Exercise data ▸
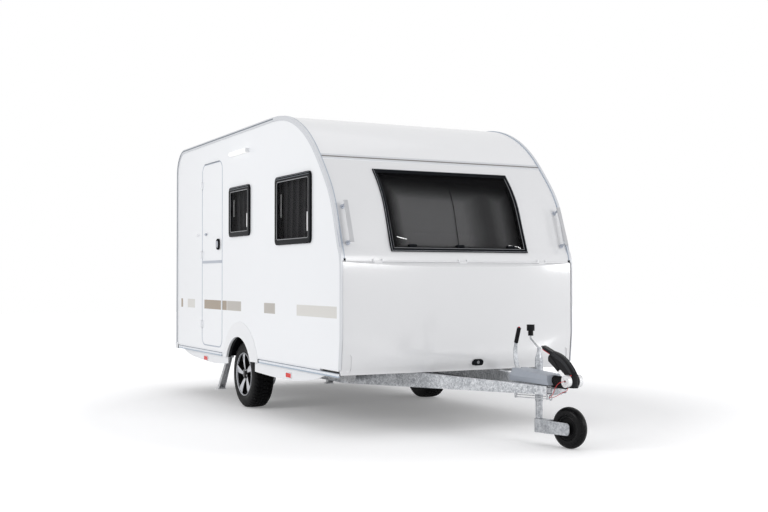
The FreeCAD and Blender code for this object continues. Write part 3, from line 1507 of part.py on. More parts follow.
def rear_handle(side):
    y = side * rear_handle_y
    x = rear_x - rear_handle_reach
    bar = box(x - handle_thickness / 2, x + handle_thickness / 2, y - handle_width / 2,
              y + handle_width / 2, rear_handle_low_z, rear_handle_high_z)
    feet = [rod(V(x, y, z), V(rear_x, y, z), handle_foot / 2)
            for z in (rear_handle_low_z + handle_foot, rear_handle_high_z - handle_foot)]
    return fused(rounded_edges(bar, z_way, handle_thickness / 3), *feet)


def awning_light():
    block = box(awning_lamp_rear_x, awning_lamp_front_x, -body_half_width - awning_lamp_depth,
                -body_half_width, awning_lamp_low_z, awning_lamp_low_z + awning_lamp_height)
    return rounded_edges(block, x_way, awning_lamp_height / 4)


def roof_hatch():
    slope = (roof_front_z - roof_rear_z) / (roof_end_x - rear_x - rear_corner_radius)
    roof_z = roof_rear_z + slope * (hatch_x - rear_x - rear_corner_radius)
    flange = box(hatch_x - hatch_half - hatch_flange, hatch_x + hatch_half + hatch_flange,
                 -hatch_half - hatch_flange, hatch_half + hatch_flange, roof_z - hatch_flange_height,
                 roof_z + hatch_flange_height)
    dome = box(hatch_x - hatch_half, hatch_x + hatch_half, -hatch_half, hatch_half,
               roof_z, roof_z + hatch_height)
    dome = rounded_edges(dome, z_way, hatch_flange)
    return flange.fuse(dome).cut(body_block(side_outline())).removeSplitter()


def build():
    os.makedirs(parts_folder, exist_ok=True)
    band = shell_band()
    keep("right_wall", side_wall(True))
    keep("left_wall", mirrored(side_wall(False)))
    keep("roof", roof_piece(band))
    keep("rear_wall", rear_wall_piece(band))
    keep("front_wall", front_wall_piece(band))
    keep("floor", floor_piece())
    keep("locker_bulkhead", locker_bulkhead())
    rail = edge_rail()
    keep("edge_rails", fused(rail, seam_trim(), mirrored(rail)))
    frames = [window_frame(small_window), window_frame(large_window)]
    panes = [window_pane(small_window), window_pane(large_window)]
    rear_frame, rear_pane = rear_window_frame()
    front_frame, front_pane = front_window()
    rails = [curtain_rail(small_window), curtain_rail(large_window)]
    keep("window_frames", *frames, *[mirrored(frame) for frame in frames], rear_frame, front_frame,
         *rails, *[mirrored(bar) for bar in rails])
    keep("window_panes", *panes, *[mirrored(pane) for pane in panes], rear_pane, front_pane)
    curtains = [side_curtain(small_window), side_curtain(large_window)]
    keep("side_curtains", *curtains, *[mirrored(curtain) for curtain in curtains])
    keep("front_blind", front_blind())
    keep("door_hinges", *door_hinges(), *lid_hinges(), catch(catch_wall_x))
    keep("door_leaf", door_leaf())
    keep("door_handle", door_handle(), catch(catch_door_x))
    keep("door_trim", door_trim())
    lid = locker_lid()
    keep("locker_lid", lid)
    keep("locker_lock", lock_knob(lid))
    flare = wheel_arch_flare()
    keep("wheel_arches", flare, mirrored(flare))
    liner = wheel_box()
    keep("wheel_boxes", liner, mirrored(liner))
    keep("skirt_rails", *skirt_rails())
    covers = [lower_cover(rear_cover_edge_shares, rear_cover_end_x),
              lower_cover(front_cover_edge_shares, front_cover_end_x)]
    keep("lower_covers", *covers, *[mirrored(cover) for cover in covers])
    marks = [reflector(rear_reflector_x), reflector(front_reflector_x)]
    keep("lamps", awning_light(), *rear_lamps(), *marks, *[mirrored(mark) for mark in marks])
    keep("rear_bumper", rear_bumper())
    keep("grab_handles", front_handle(-1), front_handle(1), rear_handle(-1), rear_handle(1))
    keep("roof_hatch", roof_hatch())
    for name, side in (("right", -1), ("left", 1)):
        wheel = rim(side)
        keep("tyre_" + name, tyre(side).cut(wheel))
        keep("rim_" + name, wheel)
    keep("axle", axle())
    side_member = chassis_rail()
    beam = drawbar_beam()
    keep("chassis_frame", fused(side_member, mirrored(side_member), *cross_members()),
         *steady_brackets())
    keep("drawbar_beams", beam, mirrored(beam))
    keep("overrun_housing", fused(overrun_housing(), *beam_spacers()))
    keep("drawbar_cover", drawbar_cover())
    keep("bellows", bellows())
    keep("coupling_head", coupling_head())
    keep("friction_pads", *friction_pads())
    keep("breakaway_cable", breakaway_cable())
    keep("stabiliser_handle", stabiliser_handle())
    lever = handbrake()
    keep("handbrake_lever", lever)
    keep("hand_grips", handbrake_grip(lever), crank_knob())
    keep("jockey_outer_tube", fused(jockey_outer(), jockey_clamp()))
    keep("jockey_inner_tube", jockey_inner())
    keep("jockey_fork", jockey_fork())
    roller = jockey_rim()
    keep("jockey_tyre", jockey_tyre().cut(roller))
    keep("jockey_rim", roller)
    for name, side in (("right", -1), ("left", 1)):
        keep("steady_rear_" + name, steady_leg(rear_steady_pivot_x, side, 0.0))
        keep("steady_front_" + name, steady_leg(front_steady_pivot_x, side, steady_down_angle()))
    print("whole length", round(coupling_nose_x - whole_rear_x), "middle at x", middle_x,
          "lid hinge at x", round(lid_axis().x, 1))


build()
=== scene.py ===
import math

import bmesh
import bpy
import numpy as np
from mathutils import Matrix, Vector


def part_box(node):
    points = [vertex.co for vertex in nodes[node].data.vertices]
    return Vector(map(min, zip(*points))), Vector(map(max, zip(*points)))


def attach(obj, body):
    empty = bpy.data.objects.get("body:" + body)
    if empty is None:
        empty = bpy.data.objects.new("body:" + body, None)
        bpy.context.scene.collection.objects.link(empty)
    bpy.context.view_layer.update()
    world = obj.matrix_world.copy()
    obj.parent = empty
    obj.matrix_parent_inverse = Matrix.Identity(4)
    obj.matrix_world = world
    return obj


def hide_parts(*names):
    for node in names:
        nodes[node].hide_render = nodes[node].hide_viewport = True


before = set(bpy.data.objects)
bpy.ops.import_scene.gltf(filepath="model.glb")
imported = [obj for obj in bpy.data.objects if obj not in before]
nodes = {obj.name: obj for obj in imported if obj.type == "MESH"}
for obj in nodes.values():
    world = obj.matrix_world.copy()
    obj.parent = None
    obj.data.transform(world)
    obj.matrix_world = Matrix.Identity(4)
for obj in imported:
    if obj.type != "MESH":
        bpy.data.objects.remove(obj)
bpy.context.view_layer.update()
print("stage 1: frame loaded,", len(nodes), "nodes")

# Places in this file are metres. x counts forward from the road wheels' centre, and rowX moves it to the frame.
tyreLow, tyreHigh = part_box("tyre_right")
axleX = (tyreLow.x + tyreHigh.x) / 2
wheelZ = tyreHigh.z / 2
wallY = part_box("right_wall")[0].y
halfBody = -wallY


def rowX(x):
    return axleX + x


def rowPlace(place):
    return np.array([rowX(place[0]), place[1], place[2]])


cameraSettings = {
    "place": (9.983, -4.736, 1.240),
    "yaw": 152.515,      # degrees from straight ahead of the caravan, turning left
    "pitch": 0.968,      # degrees above level
    "lens": 51.366,
    "shiftX": 0.00048,
    "shiftY": 0.00486,
}


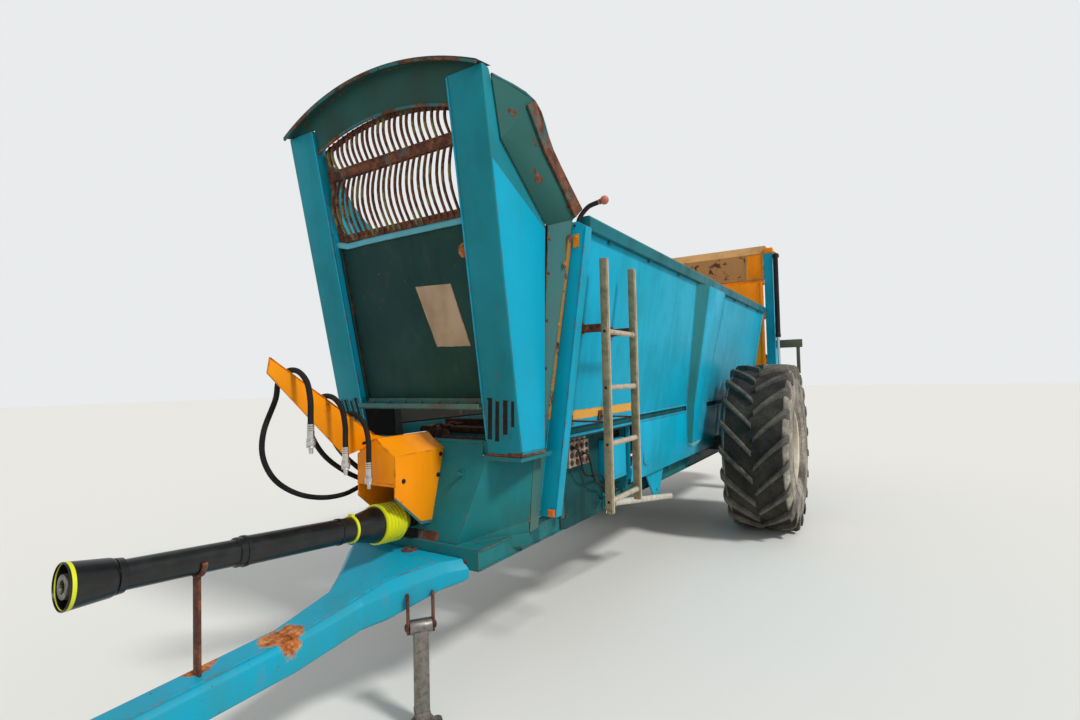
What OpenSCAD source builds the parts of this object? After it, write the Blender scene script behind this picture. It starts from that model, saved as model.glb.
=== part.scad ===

Exercise brief ▸ Write out all of the records above exactly as they appear.

Task result ▸
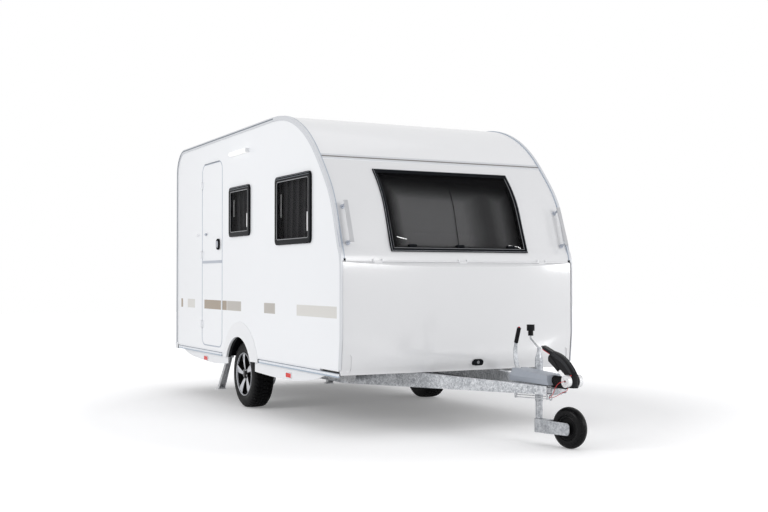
The FreeCAD and Blender code for this object continues. Write part 3, from line 1507 of part.py on. More parts follow.
def rear_handle(side):
    y = side * rear_handle_y
    x = rear_x - rear_handle_reach
    bar = box(x - handle_thickness / 2, x + handle_thickness / 2, y - handle_width / 2,
              y + handle_width / 2, rear_handle_low_z, rear_handle_high_z)
    feet = [rod(V(x, y, z), V(rear_x, y, z), handle_foot / 2)
            for z in (rear_handle_low_z + handle_foot, rear_handle_high_z - handle_foot)]
    return fused(rounded_edges(bar, z_way, handle_thickness / 3), *feet)


def awning_light():
    block = box(awning_lamp_rear_x, awning_lamp_front_x, -body_half_width - awning_lamp_depth,
                -body_half_width, awning_lamp_low_z, awning_lamp_low_z + awning_lamp_height)
    return rounded_edges(block, x_way, awning_lamp_height / 4)


def roof_hatch():
    slope = (roof_front_z - roof_rear_z) / (roof_end_x - rear_x - rear_corner_radius)
    roof_z = roof_rear_z + slope * (hatch_x - rear_x - rear_corner_radius)
    flange = box(hatch_x - hatch_half - hatch_flange, hatch_x + hatch_half + hatch_flange,
                 -hatch_half - hatch_flange, hatch_half + hatch_flange, roof_z - hatch_flange_height,
                 roof_z + hatch_flange_height)
    dome = box(hatch_x - hatch_half, hatch_x + hatch_half, -hatch_half, hatch_half,
               roof_z, roof_z + hatch_height)
    dome = rounded_edges(dome, z_way, hatch_flange)
    return flange.fuse(dome).cut(body_block(side_outline())).removeSplitter()


def build():
    os.makedirs(parts_folder, exist_ok=True)
    band = shell_band()
    keep("right_wall", side_wall(True))
    keep("left_wall", mirrored(side_wall(False)))
    keep("roof", roof_piece(band))
    keep("rear_wall", rear_wall_piece(band))
    keep("front_wall", front_wall_piece(band))
    keep("floor", floor_piece())
    keep("locker_bulkhead", locker_bulkhead())
    rail = edge_rail()
    keep("edge_rails", fused(rail, seam_trim(), mirrored(rail)))
    frames = [window_frame(small_window), window_frame(large_window)]
    panes = [window_pane(small_window), window_pane(large_window)]
    rear_frame, rear_pane = rear_window_frame()
    front_frame, front_pane = front_window()
    rails = [curtain_rail(small_window), curtain_rail(large_window)]
    keep("window_frames", *frames, *[mirrored(frame) for frame in frames], rear_frame, front_frame,
         *rails, *[mirrored(bar) for bar in rails])
    keep("window_panes", *panes, *[mirrored(pane) for pane in panes], rear_pane, front_pane)
    curtains = [side_curtain(small_window), side_curtain(large_window)]
    keep("side_curtains", *curtains, *[mirrored(curtain) for curtain in curtains])
    keep("front_blind", front_blind())
    keep("door_hinges", *door_hinges(), *lid_hinges(), catch(catch_wall_x))
    keep("door_leaf", door_leaf())
    keep("door_handle", door_handle(), catch(catch_door_x))
    keep("door_trim", door_trim())
    lid = locker_lid()
    keep("locker_lid", lid)
    keep("locker_lock", lock_knob(lid))
    flare = wheel_arch_flare()
    keep("wheel_arches", flare, mirrored(flare))
    liner = wheel_box()
    keep("wheel_boxes", liner, mirrored(liner))
    keep("skirt_rails", *skirt_rails())
    covers = [lower_cover(rear_cover_edge_shares, rear_cover_end_x),
              lower_cover(front_cover_edge_shares, front_cover_end_x)]
    keep("lower_covers", *covers, *[mirrored(cover) for cover in covers])
    marks = [reflector(rear_reflector_x), reflector(front_reflector_x)]
    keep("lamps", awning_light(), *rear_lamps(), *marks, *[mirrored(mark) for mark in marks])
    keep("rear_bumper", rear_bumper())
    keep("grab_handles", front_handle(-1), front_handle(1), rear_handle(-1), rear_handle(1))
    keep("roof_hatch", roof_hatch())
    for name, side in (("right", -1), ("left", 1)):
        wheel = rim(side)
        keep("tyre_" + name, tyre(side).cut(wheel))
        keep("rim_" + name, wheel)
    keep("axle", axle())
    side_member = chassis_rail()
    beam = drawbar_beam()
    keep("chassis_frame", fused(side_member, mirrored(side_member), *cross_members()),
         *steady_brackets())
    keep("drawbar_beams", beam, mirrored(beam))
    keep("overrun_housing", fused(overrun_housing(), *beam_spacers()))
    keep("drawbar_cover", drawbar_cover())
    keep("bellows", bellows())
    keep("coupling_head", coupling_head())
    keep("friction_pads", *friction_pads())
    keep("breakaway_cable", breakaway_cable())
    keep("stabiliser_handle", stabiliser_handle())
    lever = handbrake()
    keep("handbrake_lever", lever)
    keep("hand_grips", handbrake_grip(lever), crank_knob())
    keep("jockey_outer_tube", fused(jockey_outer(), jockey_clamp()))
    keep("jockey_inner_tube", jockey_inner())
    keep("jockey_fork", jockey_fork())
    roller = jockey_rim()
    keep("jockey_tyre", jockey_tyre().cut(roller))
    keep("jockey_rim", roller)
    for name, side in (("right", -1), ("left", 1)):
        keep("steady_rear_" + name, steady_leg(rear_steady_pivot_x, side, 0.0))
        keep("steady_front_" + name, steady_leg(front_steady_pivot_x, side, steady_down_angle()))
    print("whole length", round(coupling_nose_x - whole_rear_x), "middle at x", middle_x,
          "lid hinge at x", round(lid_axis().x, 1))


build()
=== scene.py ===
import math

import bmesh
import bpy
import numpy as np
from mathutils import Matrix, Vector


def part_box(node):
    points = [vertex.co for vertex in nodes[node].data.vertices]
    return Vector(map(min, zip(*points))), Vector(map(max, zip(*points)))


def attach(obj, body):
    empty = bpy.data.objects.get("body:" + body)
    if empty is None:
        empty = bpy.data.objects.new("body:" + body, None)
        bpy.context.scene.collection.objects.link(empty)
    bpy.context.view_layer.update()
    world = obj.matrix_world.copy()
    obj.parent = empty
    obj.matrix_parent_inverse = Matrix.Identity(4)
    obj.matrix_world = world
    return obj


def hide_parts(*names):
    for node in names:
        nodes[node].hide_render = nodes[node].hide_viewport = True


before = set(bpy.data.objects)
bpy.ops.import_scene.gltf(filepath="model.glb")
imported = [obj for obj in bpy.data.objects if obj not in before]
nodes = {obj.name: obj for obj in imported if obj.type == "MESH"}
for obj in nodes.values():
    world = obj.matrix_world.copy()
    obj.parent = None
    obj.data.transform(world)
    obj.matrix_world = Matrix.Identity(4)
for obj in imported:
    if obj.type != "MESH":
        bpy.data.objects.remove(obj)
bpy.context.view_layer.update()
print("stage 1: frame loaded,", len(nodes), "nodes")

# Places in this file are metres. x counts forward from the road wheels' centre, and rowX moves it to the frame.
tyreLow, tyreHigh = part_box("tyre_right")
axleX = (tyreLow.x + tyreHigh.x) / 2
wheelZ = tyreHigh.z / 2
wallY = part_box("right_wall")[0].y
halfBody = -wallY


def rowX(x):
    return axleX + x


def rowPlace(place):
    return np.array([rowX(place[0]), place[1], place[2]])


cameraSettings = {
    "place": (9.983, -4.736, 1.240),
    "yaw": 152.515,      # degrees from straight ahead of the caravan, turning left
    "pitch": 0.968,      # degrees above level
    "lens": 51.366,
    "shiftX": 0.00048,
    "shiftY": 0.00486,
}


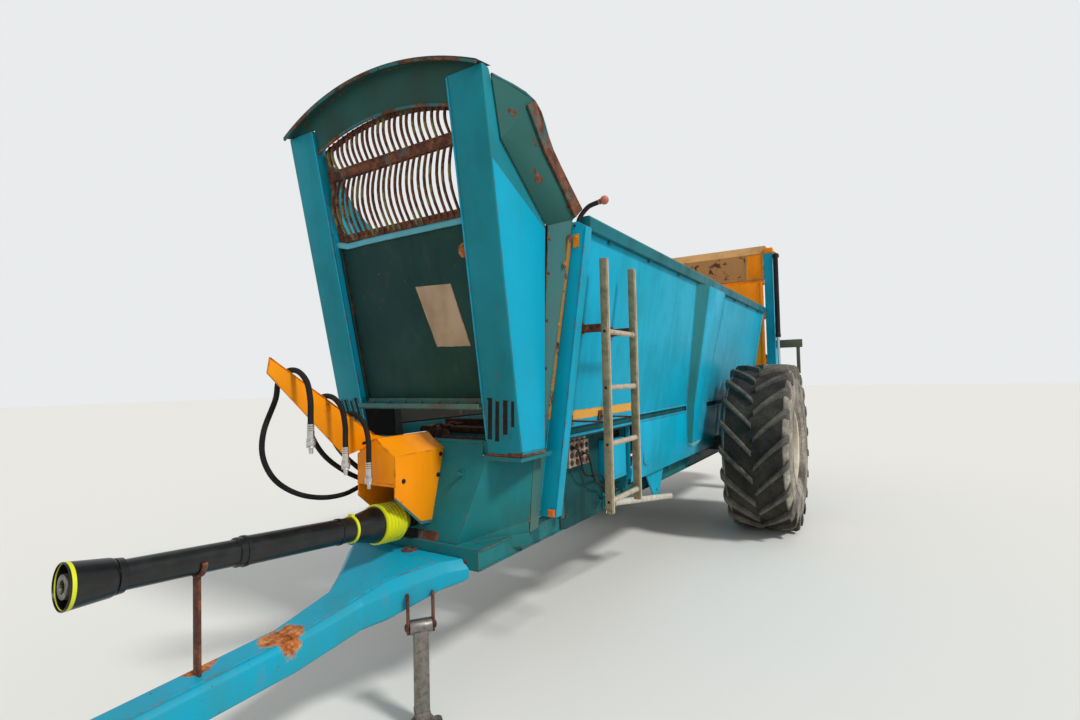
What OpenSCAD source builds the parts of this object? After it, write the Blender scene script behind this picture. It starts from that model, saved as model.glb.
=== part.scad ===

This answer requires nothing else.